Often the hardest work was in smaller households, where one servant might have to do the work of two or three elsewhere. Mrs. Beeton, predictably, had a great deal to say about how many servants one should have depending on financial position and breeding. Someone of noble birth, she decreed, would require at least twenty-five servants. A person earning £1,000 a year needed five—a cook, two housemaids, a nursemaid, and a footman. The minimum for a professional middle-class household was three: parlormaid, housemaid, and cook. Even someone living on as little as £150 a year was deemed wealthy enough to employ a maid-of-all-work (a job title that truly said it all). Mrs. Beeton herself had four servants. In practice, however, it appears that most people didn’t employ nearly as many people as Mrs. Beeton thought they should.

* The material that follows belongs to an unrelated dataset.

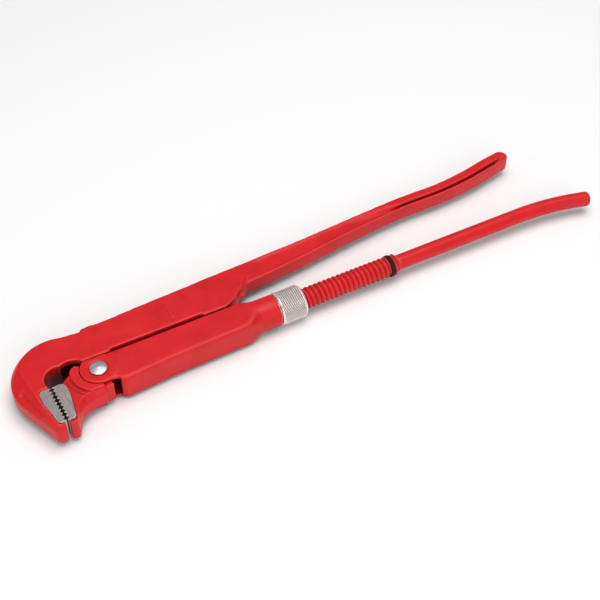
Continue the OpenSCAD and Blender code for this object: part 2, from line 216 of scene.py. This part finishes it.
def enamel():
    """Semi-gloss red enamel: a painted highlight on convex edges that also stands for thinner enamel there,
    painted shade in corners and hollows, a slight orange peel.
    """
    material, shader = new_material("red_enamel", (0.66, 0.012, 0.018), 0.36)
    tree = material.node_tree
    clouds = stops(tree, noise_at(tree, 45, 4),
                   (0.3, (0.64, 0.007, 0.010)), (0.7, (0.76, 0.010, 0.014)))
    geometry = tree.nodes.new("ShaderNodeNewGeometry")
    # painted shade: the colour gets darker where the mesh is concave, in creases and corners
    corners = stops(tree, geometry.outputs["Pointiness"], (0.42, (0.25, 0.22, 0.22)),
                    (0.49, (0.9,)), (0.51, (0.95,)), (0.56, (1.0, 1.0, 1.0)))
    # painted shade: ambient occlusion darkens the colour in hollows, throats and gaps between parts
    occlusion = tree.nodes.new("ShaderNodeAmbientOcclusion")
    occlusion.samples = SHADE_SAMPLES
    occlusion.inputs["Distance"].default_value = SHADE_REACH * MM
    painted_hollow_shade = stops(tree, occlusion.outputs["AO"], (0.12, (0.10, 0.07, 0.07)),
                    (0.40, (0.60, 0.55, 0.55)), (0.62, (1.0, 1.0, 1.0)))
    shader.inputs["Specular IOR Level"].default_value = 0.32
    base = mixed(tree, "MULTIPLY", 1.0, mixed(tree, "MULTIPLY", 1.0, clouds, corners), painted_hollow_shade)
    # painted highlight: a lighter, paler red on convex edges, also standing for thinner enamel there
    edge_highlight_share = stops(tree, geometry.outputs["Pointiness"], (0.515, (0.0,)), (0.56, (0.5,)))
    edge_highlight = stops(tree, noise_at(tree, 320, 2),
                 (0.35, (0.80, 0.06, 0.065)), (0.7, (0.86, 0.12, 0.12)))
    tree.links.new(mixed(tree, "MIX", edge_highlight_share, base, edge_highlight), shader.inputs["Base Color"])
    tree.links.new(stops(tree, noise_at(tree, 90, 4), (0.3, (0.34,)), (0.75, (0.46,))),
                   shader.inputs["Roughness"])
    waves = bump(tree, shader, noise_at(tree, 140, 3), 0.25, 0.5)
    bump(tree, shader, noise_at(tree, 750, 2), 0.05, 0.5, waves)
    return material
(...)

A much more typical household was that of Thomas and Jane Carlyle, the historian and his wife, who employed a single maid at 5 Great Cheyne Row in Chelsea. Not only did this underappreciated soul have to cook, clean, clear away dishes, tend fires, haul ash, deal with callers, manage supplies, and do all the rest, but each time the Carlyles wanted a bath—and they wanted many—she had to draw, heat, and carry eight or ten gallons of hot water up three flights of stairs, and afterward repeat the process in reverse.

In the Carlyles’ house, the maid didn’t have a room of her own, but lived and slept in the kitchen—a surprisingly common arrangement in smaller households, even refined ones such as the Carlyles’. The kitchen at Great Cheyne Row was in the basement, and was warm and snug, if a touch dark, but even this elemental space was not the maid’s to control. Thomas Carlyle liked its coziness, too, and often chose to read there in the evenings, banishing the maid to the “back kitchen,” which doesn’t sound too dire, but in fact was just an unheated storeroom. There the maid perched among sacks of potatoes and other provisions until she heard the scrape of Carlyle’s chair, the tap of his pipe on the grate, and the sounds of his retiring, which was often very late, and could at last claim her spartan bed.